One Good Mentor

By Elizabeth Barton

Marin Meyer

Marin Poole Meyer (BA ‘06, MA ‘08) can’t stand cigarettes. The way they smell, how they litter the ground, the insidious ways they destroy our health. Since she grew up in a rural community in northern Utah, however, she’d never been fully exposed to the prevalence of tobacco until she moved to Tokyo for a year at age 15 to experiment with international modeling. “Back home, I’d been involved with the community youth group that supported healthier lifestyles, but when I came back from Japan, the fire was lit,” she says.

Upon returning to the States, not only did Meyer know she wasn’t interested in an international modeling career, but she also knew she needed to empower others with information about the tobacco industry and its sneaky targeting tactics. “That [knowledge] directed the next decade of my life, working in tobacco prevention and control,” she says. Working with the Truth anti-tobacco campaign, Meyer spent her summers touring the country and championing a message of prevention.

Eager to continue in these efforts, she declared a public health major her first semester at BYU. It was in the Department of Health Science, she says, that Meyer not only developed a better understanding of health promotion, but also where she developed myriad impactful and long-lasting relationships with both professors and peers. Plenty of lab hours, passion, more international experience, two degrees, time as BYU adjunct faculty and four children later, it’s these BYU-birthed relationships that not only stand out most, but that also continue to make the biggest impact in her life.

“It really is all about the relationships,” Meyer states, acknowledging that the study and implementation of public health exists so that meaningful relationships can be both created and preserved. We seek to prevent tobacco consumption, for example, because we know that detrimental substances have the capacity both to inhibit and to destroy healthy and fulfilling relationships. In this sense, life and the relationships that come with it are worth every effort of preservation.
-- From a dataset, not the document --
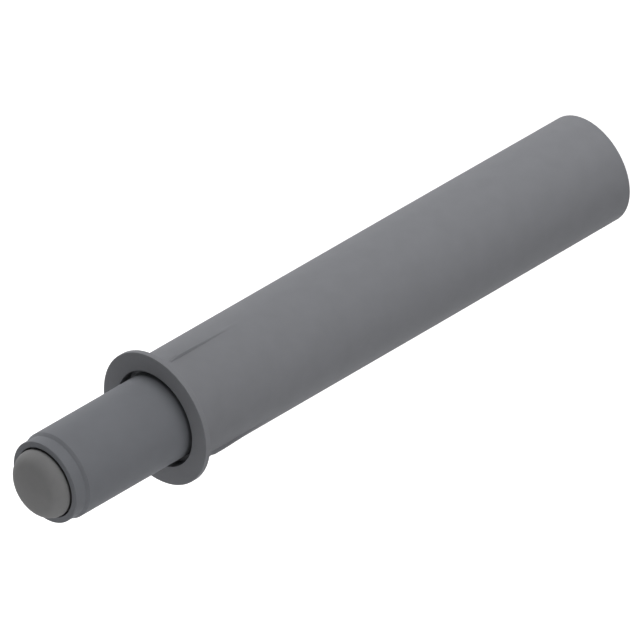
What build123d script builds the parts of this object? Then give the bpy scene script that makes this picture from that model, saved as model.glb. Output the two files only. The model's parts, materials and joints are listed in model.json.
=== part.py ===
from build123d import *

import os
from math import asin, cos, degrees, sqrt

# Soft close damper: a barrel pressed into a drilled hole up to its flange, and a sprung
# plunger that a closing door or drawer pushes in against oil.
# X is the damper's axis. X = 0 is the flange's back face, which seats on the panel.
# The barrel runs to +X and the plunger stands out to -X. Lengths are in millimetres.

# Housing, outside
flange_diameter = 11.95
flange_thickness = 0.5
flange_edge_chamfer = 0.06
flange_relief_width = 0.3
flange_relief_depth = 0.1
barrel_diameter = 9.8
barrel_length = 50.1
barrel_straight = 30.0
barrel_end_diameter = 9.7
barrel_end_round = 0.12

# Crush ribs behind the flange
rib_count = 3
rib_width = 0.4
rib_crest_width = 0.24
rib_height = 0.22
rib_start = 1.2
rib_lead = 0.9
rib_crest_end = 3.2
rib_run_out = 9.2

# Housing, inside
mouth_diameter = 8.6
mouth_depth = 1.5
mouth_lead = 0.3
floor_thickness = 1.2
socket_height = 1.45
socket_diameter = 5.2
socket_bore = 3.3
socket_lip = 0.5
socket_undercut = 0.2
socket_slot_width = 0.5
socket_slot_count = 3

# Plunger cylinder
plunger_diameter = 7.72
plunger_reach = 13.14
stroke = 12.5
slide_clearance = 0.08
ring_diameter = 7.32
ring_length = 1.1
cone_length = 0.3
pocket_diameter = 6.27
pocket_depth = 1.6
bulkhead_thickness = 2.4
chamber_diameter = 6.2
gland_diameter = 6.5
spigot_diameter = 3.8
spigot_length = 0.9
metering_groove_count = 2
metering_groove_width = 0.8
metering_groove_depth = 0.3
metering_groove_length = 12.0

# Buffer pad
pad_diameter = 6.04
pad_face_radius = 9.0
pad_edge_radius = 1.3
pad_edge_height = 0.16
pad_under_round = 0.16
pad_base_thickness = 0.45
pad_stem_diameter = 1.9
pad_stem_length = 1.5
pad_barb_height = 0.1
pad_barb_length = 0.45

# Gland, from the foam outwards
spacer_thickness = 0.8
spacer_hole_count = 6
spacer_hole_diameter = 0.5
spacer_hole_circle = 4.3
foam_length = 6.5
seal_length = 1.6
seal_lip_depth = 0.9
seal_lip_width = 0.35
backing_thickness = 0.4
guide_length = 2.4
guide_chamfer = 0.25
cap_spigot = 1.2
cap_flange = 0.8
cap_diameter = 7.6
cap_bead = 0.08
cap_chamfer = 0.2

# Rod and its foot
rod_diameter = 2.0
rod_journal_diameter = 1.4
rod_head_diameter = 2.1
rod_head_length = 0.35
rod_sink = 1.0
rod_clearance = 0.04
foot_diameter = 5.2
foot_thickness = 0.8
foot_stop_gap = 0.3
foot_nose_diameter = 2.7

# Piston with its valve ring
piston_thickness = 1.2
piston_hub_diameter = 3.4
piston_clearance = 0.05
piston_notch_count = 4
piston_notch_width = 0.9
piston_notch_depth = 0.5
ring_valve_thickness = 0.9
ring_valve_bore = 4.1
ring_valve_clearance = 0.03
ring_valve_travel = 0.3
ring_valve_gap = 0.025
throttle_width = 0.3
throttle_depth = 0.12
seat_diameter = 5.5
seat_thickness = 0.8
seat_spigot_length = 0.9
seat_notch_width = 1.0

# Return spring
wire_diameter = 0.4
wire_sides = 8
spring_mean_diameter = 4.6
spring_turns = 9
spring_end_gap = 0.04

# Gaps between pieces that are put together
fit_gap = 0.02
rest_gap = 0.1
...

Nearly a decade after receiving her Master’s degree and Meyer is still in contact with members of her graduate cohort, as well as with professors whose examples she reveres and on whose guidance she still relies. Professor Brad Neiger, she says, is one such mentor who’s helped Meyer in a way she never could’ve predicted.

“While I was in graduate school,” Meyer explains, “[Neiger] went through his second bout of treatment for thyroid cancer. . . . He stepped away for treatment and came back vibrant as ever. He was a tremendous mentor for me throughout the program. Fast forward to this year and I was diagnosed with thyroid cancer. Once again, I returned to my excellent mentor and he helped me understand things and gave me direction and encouragement just as he did during my time at BYU.”
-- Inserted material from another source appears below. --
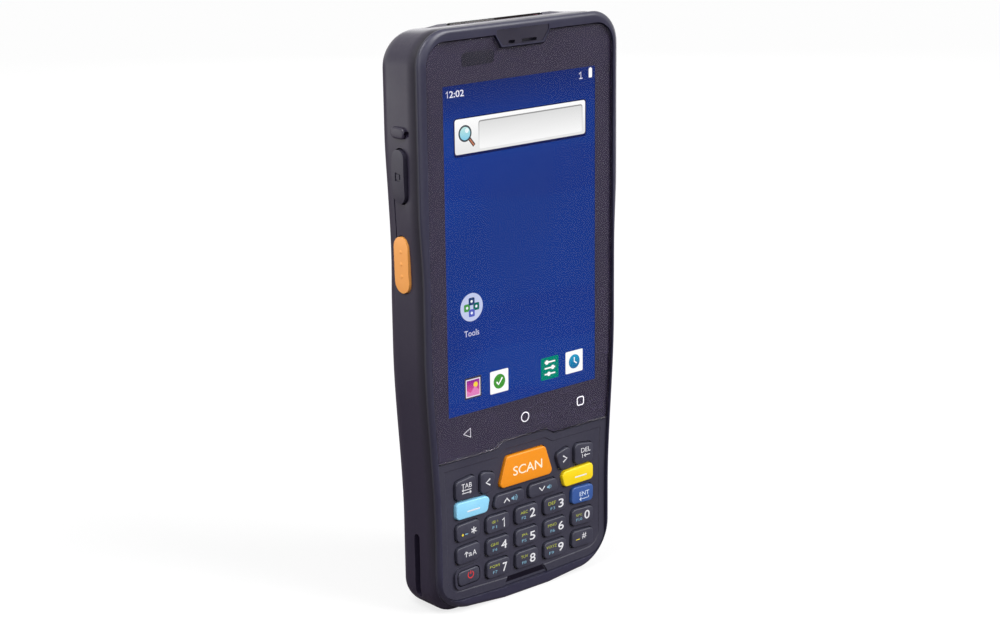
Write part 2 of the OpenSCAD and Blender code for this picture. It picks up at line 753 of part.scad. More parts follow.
// Raised ring round the power key
module guard(d, t) {
    plate(rounded(grown(digit_key(-2, 2), guard_w), key_r + guard_w), d, t);
}
module keypad_mat() {
    color("white") plate(keypad_bay(-fit), mat_d, mat_t);
}
module key_domes() {
    color(metal) for (shape = key_shapes) let (c = middle(shape))
        pillar(c[0], c[1], dome_r, dome_d, key_board_d);
}
module keypad_board() {
    color(board_green) plate(keypad_bay(-fit), key_board_d, key_board_t);
}

// ---- Inner parts ----

module chassis() {
    outline = [for (p = body_ring(chassis_d, wall + chassis_in))
        [sign(p[0]) * min(abs(p[0]), chassis_half), p[1]]];
    color(metal) difference() {
        union() {
            plate(outline, chassis_d, chassis_t);
            for (p = case_posts) pillar(p[0], p[1], post_r, chassis_d + chassis_t / 2, post_end_d);
            for (s = side_parts) side_tab(s);
            for (x = [-1, 1], z = board_feet)
                pillar(x * (board_w / 2 - foot_r - fit), z, foot_r, chassis_d + chassis_t / 2, board_d);
        }
        for (p = case_posts) pillar(p[0], p[1], screw_r + screw_play, chassis_back_d + 0.6, post_end_d + cut);
        for (p = frame_posts) pillar(p[0], p[1], screw_r + screw_play, chassis_d - cut, chassis_back_d + cut);
    }
}
module side_tab(s) {
    x = s[0] * (tab_x + tab_t / 2);
    block([x - tab_t / 2, chassis_d + chassis_t / 2, s[1] - s[2] / 2],
        [x + tab_t / 2, tab_top_d, s[1] + s[2] / 2]);
}
module chassis_screws() {
    head_h = 0.6;
    head_w = 0.7;
    bite = 1.4;
    color(metal) for (p = frame_posts) {
        pillar(p[0], p[1], screw_r, skirt_d - bite, chassis_back_d + head_h / 2);
        pillar(p[0], p[1], screw_r + head_w, chassis_back_d, chassis_back_d + head_h);
    }
}
module main_board() {
    color(board_green) plate(both_sides([
        [tongue_w / 2, socket_z + 1], [tongue_w / 2, board_bottom],
        [board_w / 2, board_bottom], [board_w / 2, board_top]
    ]), board_d, board_t);
}
module board_shields() {
    d = board_d + board_t;
    edge = board_w / 2 - 2;
    // Each shield's left, lower, right and upper side, upwards from the board's lower edge
    low = board_bottom;
    shields = [
        [-edge, low + 10, edge - 4, low + 34], [-edge, low + 38, 2, low + 68],
        [5, low + 40, edge, low + 64], [-edge, low + 72, edge - 3, low + 86]
    ];
    color("silver") for (s = shields) block([s[0], d, s[1]], [s[2], d + shield_h, s[3]]);
}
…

Gearing up for more radiation later this year, Meyer explains that thyroid cancer is rarely deadly. “It’s a very manageable cancer,” but that doesn’t mean it’s to be dismissed. It also doesn’t diminish the importance of a professor’s lifelong impact or the benefits and relationships that come with receiving an all-encompassing education.

In fact, continues Meyer, it’s a similar story with professors like Gordon Lindsay and Rosemary Thackeray, both of whom inspired Meyer to get involved and stay involved; to receive as much education as possible regardless of gender stereotypes or prior expectations. Ideally, Meyer would like to have a similar impact on her own children, people in her community and—hopefully in the future—on BYU students in the classroom. “I am invigorated by the students. Teaching at BYU was a tremendous blessing in my life. Being able to help students further their dreams—it’s really fulfilling. Going forth to serve after BYU. . . I think it’s in being able to give back.”

So in addition to work in her home and immediate community, how specifically does Meyer give back to BYU? Each year, Meyer and her husband donate $2,500 of scholarship money to a student studying Public Health to make educational aspirations possible. The scholarship, she says, was inspired by her peers in the public health graduate program. “These are passionate students who just need access to get out there. [The money] might seem small now, but at the time, I remember it was everything. If I can make it easier for those students to accomplish what they set out to do, it’s incredibly fulfilling,” she says. It is something simple not only to encourage further education, but also to foster the creation of relationships that come as a result of that education.

“I don’t know what my life would’ve been like without BYU, but I know that I love life and have been fulfilled by my education as well as by the mentors and relationships from BYU that continue today.”